Maryland is among 17 states that joined The Federal Trade Commission on Tuesday to file a much-anticipated antitrust case against Amazon, alleging the retailing giant illegally wields monopoly power to maintain higher prices, harming customers and hurting rivals.

"Our complaint lays out how Amazon has used a set of punitive and coercive tactics to unlawfully maintain its monopolies," FTC Chair Lina Khan said in a statement. "The complaint sets forth detailed allegations noting how Amazon is now exploiting its monopoly power to enrich itself while raising prices and degrading service for the tens of millions of American families who shop on its platform and the hundreds of thousands of businesses that rely on Amazon to reach them."

Amazon didn't immediately respond to a request for comment.

The legal showdown comes after Amazon attorneys gave no ground in discussions last month with the FTC, both Politico and the Wall Street Journal reported. The complaint focuses on Amazon's business practices that the FTC contends block lower prices on rival sites and compel merchants to use the e-commerce company's logistics and advertising services. 

The FTC case relies on showing how Amazon's business practices allegedly violate antitrust laws. 

The coalition and FTC allege Amazon's anticompetitive conduct occurs in two markets:  the online superstore market, which serves shoppers; and the market for online marketplace services purchased by sellers. 

These tactics include:

  • Anti-discounting measures punish sellers and deter other online retailers from offering prices lower than Amazon, which serves to keep prices higher for products across the internet. For example, if Amazon discovers that a seller is offering lower-priced goods elsewhere, Amazon will bury discounting sellers so far down in Amazon's search results that they become effectively invisible.
  • Conditioning sellers' ability to obtain "Prime" eligibility for their products – a virtual necessity for doing business on Amazon – on sellers using Amazon's costly fulfillment service, which has made it substantially more expensive for sellers on Amazon to also offer their products on other platforms. This unlawful coercion has, in turn, limited competitors' ability to effectively compete against Amazon.

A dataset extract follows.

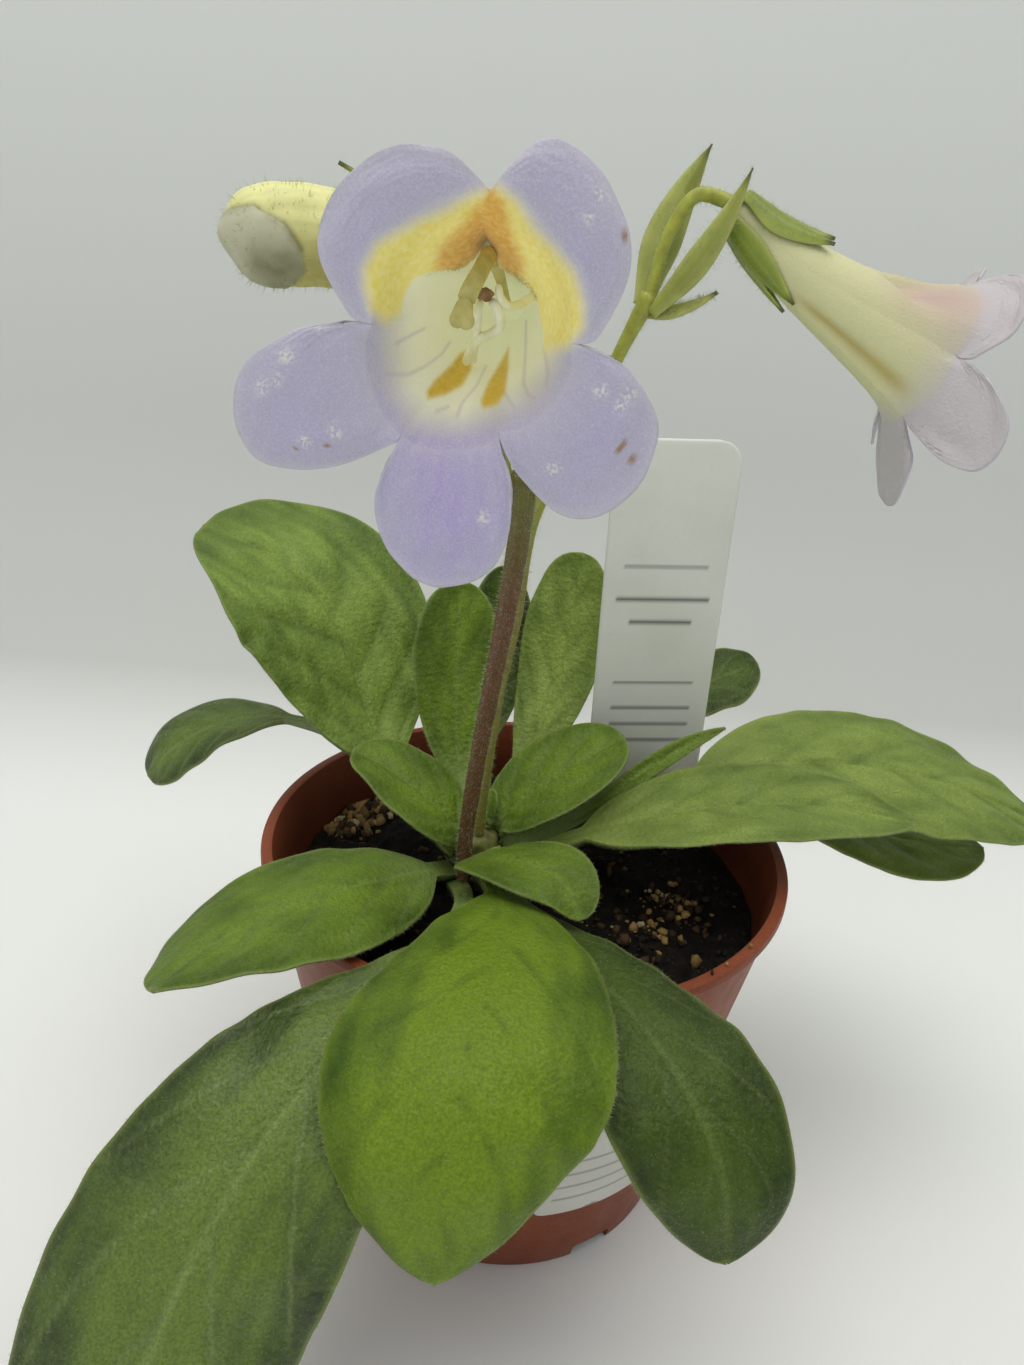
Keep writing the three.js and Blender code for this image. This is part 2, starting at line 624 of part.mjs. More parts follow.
// A lobe spreads from the mouth's edge between its two notches to its own free edge.
function corollaLobe(flower, lobe) {
  const place = flowerPlacer(flower);
  const lap = THREE.MathUtils.degToRad(LOBE_LAP);
  const start = angleOf(lobe.from) - lap;
  const span = (angleOf(lobe.to) + lap - start + 2 * Math.PI) % (2 * Math.PI);
  const corners = [[lobe.from, -lap], [lobe.to, lap]].map(([[x, y], turn]) => (
    new THREE.Vector2(x, y).multiplyScalar(LOBE_CORNER).rotateAround(new THREE.Vector2(), turn)
  ));
  const freeEdge = new THREE.SplineCurve([
    corners[0], ...lobe.outline.map(([x, y]) => new THREE.Vector2(x, y)), corners[1],
  ]);
  const lean = THREE.MathUtils.degToRad(lobe.lean + flower.lean);
  return shapedBox(4, 9, (along, across, through) => {
    const share = (across + 1) / 2;
    const angle = start + span * share;
    const radius = mouthRadius(angle) - PETAL_THICKNESS / 2;
    const edge = new THREE.Vector2(Math.cos(angle), Math.sin(angle)).multiplyScalar(radius);
    const reach = freeEdge.getPoint(share).sub(edge).multiplyScalar(along);
    const flat = edge.addScaledVector(reach, Math.cos(lean));
    const foot = along === 0 ? PETAL_THICKNESS / 2 : 0; // the first row is sunk in the tube's wall
    const lift = reach.length() * Math.sin(lean) - foot;
    return place(flat.x, flat.y, lift + PETAL_THICKNESS * (through - 0.5));
  });
}

function corolla(flower) {
  return joined([corollaTube(flower), ...LOBES.map((lobe) => corollaLobe(flower, lobe))]);
}

// Five sepals on a small cup behind the corolla tube.
function calyx(flower, radiusAt) {
  const place = flowerPlacer(flower);
  const length = tubeLength(flower);
  const back = -length - GAP;
  const cupRadius = radiusAt(0) + SEPALS.cupRim;
  const foot = back - SEPALS.cupHeight;
  const profile = [[0, foot], [cupRadius * SEPALS.cupTaper, foot], [cupRadius, back], [0, back]];
  const cup = bentAlong(bare(lathe(profile, CUP_SIDES)), place);
  const clear = GAP + SEPALS.thickness;
  const sepals = Array.from({ length: SEPALS.count }, (_, i) => {
    const angle = THREE.MathUtils.degToRad(flower.sepalTurn + 90 + (360 * i) / SEPALS.count);
    const facing = place(Math.cos(angle), Math.sin(angle), -length).sub(place(0, 0, -length));
    const stand = i === 0 ? flower.firstSepalStand : SEPALS.stand;
    const spotAt = (reach, tuck) => {
      const ahead = Math.max(reach, 0);
      const lift = stand * (ahead / flower.sepalLength) ** 2 - tuck;
      const radius = radiusAt(ahead / length) + clear + lift;
      return place(radius * Math.cos(angle), radius * Math.sin(angle), reach - length);
    };
    const points = [
      spotAt(-SEPALS.rootDepth, SEPALS.rootTuck),
      ...SEPAL_SHARES.map((share) => spotAt(share * flower.sepalLength, 0)),
    ];
    return slimBlade(new THREE.CatmullRomCurve3(points), SEPALS.width, facing, SEPALS.thickness, 5);
  });
  return joined([cup, ...sepals]);
}

// The style runs along the roof of the tube and bends down to a broad two-lobed stigma.
function pistil(flower) {
  const place = flowerPlacer(flower);
  const back = -tubeLength(flower) + PETAL_THICKNESS + GAP;
  const spots = [[0, 0, back], ...STYLE_PATH].map((spot) => place(...spot));
  return stalk(spots, STYLE_RADIUS.foot, STYLE_RADIUS.stigma, 16, 8);
}

// Two bent filaments that meet at one pair of joined anthers.
function stamens(flower) {
  const place = flowerPlacer(flower);
  const filaments = FILAMENT_PATHS.map((path) => {
    const spots = path.map((spot) => place(...spot));
    return stalk(spots, FILAMENT_RADIUS.foot, FILAMENT_RADIUS.tip, 10, 6);
  });
  const anthers = new THREE.SphereGeometry(ANTHERS.radius, 12, 8).scale(...ANTHERS.stretch);
  const centre = place(...ANTHERS.spot);
  return joined([...filaments, anthers.translate(centre.x, centre.y, centre.z)]);
}

// A closed bud: round all along its bent axis.
function budCorolla() {
  const curve = new THREE.CubicBezierCurve3(...BUD.axis);
  const length = curve.getLength();
  const last = BUD.radii.length - 1;
  const outline = BUD.radii.map((radius, i) => [radius, (i / last - 1) * length]);
  const body = bare(lathe([[0, -length], ...outline, [0, 0]], BUD_SIDES));
  return bentAlong(body, flowerPlacer(BUD));
}

function budRadius(share) {
  const at = THREE.MathUtils.clamp(share, 0, 1) * (BUD.radii.length - 1);
  const before = Math.floor(at);
  const after = Math.ceil(at);
  return THREE.MathUtils.lerp(BUD.radii[before], BUD.radii[after], at - before);
}

function mainPeduncle() {
  const node = new THREE.SphereGeometry(NODE_RADIUS, 12, 8);
  const top = PEDUNCLE[PEDUNCLE.length - 1];
  const stem = stalk(PEDUNCLE, PEDUNCLE_RADIUS.foot, PEDUNCLE_RADIUS.node, 20, 10);
  return joined([stem, node.translate(top.x, top.y, top.z)]);
}

add("main_peduncle", mainPeduncle(), stalkBrown);
add("second_peduncle",
  stalk(SECOND_PEDUNCLE, SECOND_PEDUNCLE_RADIUS.foot, SECOND_PEDUNCLE_RADIUS.node, 24, 8), stalkGreen);
for (const bract of BRACTS) {
  const curve = new THREE.QuadraticBezierCurve3(...bract.path);
  add(bract.name, slimBlade(curve, bract.width, bract.facing, BRACT_THICKNESS), bractGreen);
}

for (const [flower, path] of [[FRONT_FLOWER, FRONT_PEDICEL], [RIGHT_FLOWER, RIGHT_PEDICEL]]) {
  add(`${flower.name}_pedicel`, stalk(path, PEDICEL_RADIUS, PEDICEL_RADIUS, 10, 8), stalkGreen);
  add(`${flower.name}_calyx`, calyx(flower, tubeRadius), bractGreen);
  add(`${flower.name}_corolla`, corolla(flower), petalLavender);
  add(`${flower.name}_pistil`, pistil(flower), stigmaGreen);
  add(`${flower.name}_stamens`, stamens(flower), antherBrown);
}

add("bud_pedicel", stalk(BUD_PEDICEL, PEDICEL_RADIUS, PEDICEL_RADIUS, 10, 8), stalkGreen);
add("bud_calyx", calyx(BUD, budRadius), bractGreen);
add("bud_corolla", budCorolla(), budGreen);

export default plant;
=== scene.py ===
"""Looks of the potted primulina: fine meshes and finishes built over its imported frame.

Lengths in the tables are millimetres, in the frame's own axes. Meshes are in metres.
"""

from __future__ import annotations

import json
import logging
import math
import time
import zlib
from collections.abc import Iterator
from contextlib import contextmanager
from dataclasses import dataclass
from enum import Enum
from typing import Any

import bmesh
import bpy
import numpy as np
from bpy.types import Material, Mesh, Node, NodeSocket, NodeTree, Object
from mathutils import Matrix, Vector

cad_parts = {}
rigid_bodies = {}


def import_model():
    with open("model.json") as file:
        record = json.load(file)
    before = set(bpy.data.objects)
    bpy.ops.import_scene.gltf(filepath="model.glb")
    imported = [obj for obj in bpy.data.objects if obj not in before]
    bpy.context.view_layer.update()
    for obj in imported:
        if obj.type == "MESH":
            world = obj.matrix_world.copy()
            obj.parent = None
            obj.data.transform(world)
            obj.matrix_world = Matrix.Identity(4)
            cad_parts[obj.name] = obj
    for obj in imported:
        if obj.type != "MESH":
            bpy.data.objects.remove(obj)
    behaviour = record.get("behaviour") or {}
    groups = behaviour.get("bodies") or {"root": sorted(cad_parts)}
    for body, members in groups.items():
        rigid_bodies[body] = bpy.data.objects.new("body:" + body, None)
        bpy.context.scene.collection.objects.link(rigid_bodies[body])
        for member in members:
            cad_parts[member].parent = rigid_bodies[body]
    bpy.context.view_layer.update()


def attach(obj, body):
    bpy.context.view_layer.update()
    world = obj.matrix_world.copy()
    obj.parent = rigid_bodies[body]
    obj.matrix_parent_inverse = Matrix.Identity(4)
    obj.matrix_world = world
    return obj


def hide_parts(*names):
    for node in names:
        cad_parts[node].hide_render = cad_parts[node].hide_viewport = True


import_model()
LOG = logging.getLogger("primulina")
MM = 0.001
TAU = 2 * math.pi
WELD_METRES = 1e-6
PAINTED_GLOW_STRENGTH = 0.12  # strength of the petals' painted glow, which stands in for light from behind them
Array = np.ndarray
RGB = tuple[int, int, int]
BLACK: RGB = (0, 0, 0)
Pair = tuple[float, float]
Triple = tuple[float, float, float]


# ---------- numbers and curves ----------


def lerp(start: Any, end: Any, share: Any) -> Any:
    """Value a share of the way from start to end."""
    return start + (end - start) * share


def smoothstep(low: float, high: float, value: Any) -> Any:
    """Eased 0 to 1 as value goes from low to high."""
    share = np.clip((value - low) / (high - low), 0.0, 1.0)
    return share * share * (3 - 2 * share)


def bump(distance: Any, reach: float) -> Any:
    """1 at no distance, falling off smoothly as a bell of that reach."""
    return np.exp(-((distance / reach) ** 2))


def unit(vectors: Array) -> Array:
    """Rows scaled to length 1."""
    return vectors / np.maximum(np.linalg.norm(vectors, axis=-1, keepdims=True), 1e-12)


def dot(a: Array, b: Array) -> Array:
    """Row by row dot product, kept as a column."""
    return np.sum(a * b, axis=-1, keepdims=True)


def norms(rows: Array) -> Array:
    """Length of each row."""
    return np.linalg.norm(rows, axis=1)


def polar(radius: Array, turn: Array, *rest: Array) -> Array:
    """Rows of x and y at a radius towards angles in radians, with more columns after them."""
    return np.column_stack([radius * np.cos(turn), radius * np.sin(turn), *rest])


def dice(name: str) -> np.random.RandomState:
    """A random source that is the same each run for a name."""
    return np.random.RandomState(zlib.crc32(name.encode()) % (2**31))


def ripples(name: str, points: Array, size: float, count: int = 7) -> Array:
    """A smooth random field of about -1 to 1.

    Args:
        name: picks the field.
        points: rows of coordinates, any number of columns.
        size: typical distance between a crest and the next one.
        count: how many waves are summed.

    Returns:
        One number for each row of points.
    """
    source = dice(name)
    total = np.zeros(len(points))
    for _ in range(count):
        way = unit(source.normal(size=points.shape[1]))
        pitch = size * source.uniform(0.6, 1.6)
        total += np.sin(points @ way * (TAU / pitch) + source.uniform(0, 6.28))
    return total / math.sqrt(count)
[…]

Amazon's illegal, exclusionary conduct makes it impossible for competitors to gain a foothold. With its amassed power across both the online superstore market and the online marketplace services market, Amazon effectively extracts enormous monopoly rents from everyone within its reach. 

This includes:

  • Degrading the customer experience by replacing relevant, organic search results with paid advertisements – and deliberately increasing junk ads that worsen search quality and frustrate both shoppers seeking competitor products and sellers who are promised a return on their advertising purchase.
  • Biasing Amazon's search results to preference Amazon's own products over those that Amazon knows are of better quality.
  • Charging costly fees to the hundreds of thousands of sellers that currently have no choice but to rely on Amazon to stay in business. These fees range from a monthly fee- that sellers must pay for each item sold, to advertising fees that have become virtually necessary for sellers to do business. Combined, all these fees force many sellers to pay close to 50% of their total revenues to Amazon. These fees harm not only sellers, but also shoppers who pay increased prices for thousands of products sold on or off Amazon.

The coalition and the FTC are seeking a permanent injunction in federal court that would prohibit Amazon from engaging in this unlawful conduct and pry loose Amazon's monopolistic control to restore competition.

"Small businesses are a critical part of what makes Amazon's online marketplace successful. But Amazon's anti-competitive conduct harms the real people that run these businesses, and that harm also extends deeply into its customers' pockets," said Maryland Attorney General Anthony Brown. "Because of Amazon's unlawful tactics, shoppers are paying higher prices and Maryland small businesses are either at the mercy of a monopolist or, put simply, at risk going out of business. There's too much at stake here for consumers and small businesses, and we're going to put a stop to Amazon's monopoly."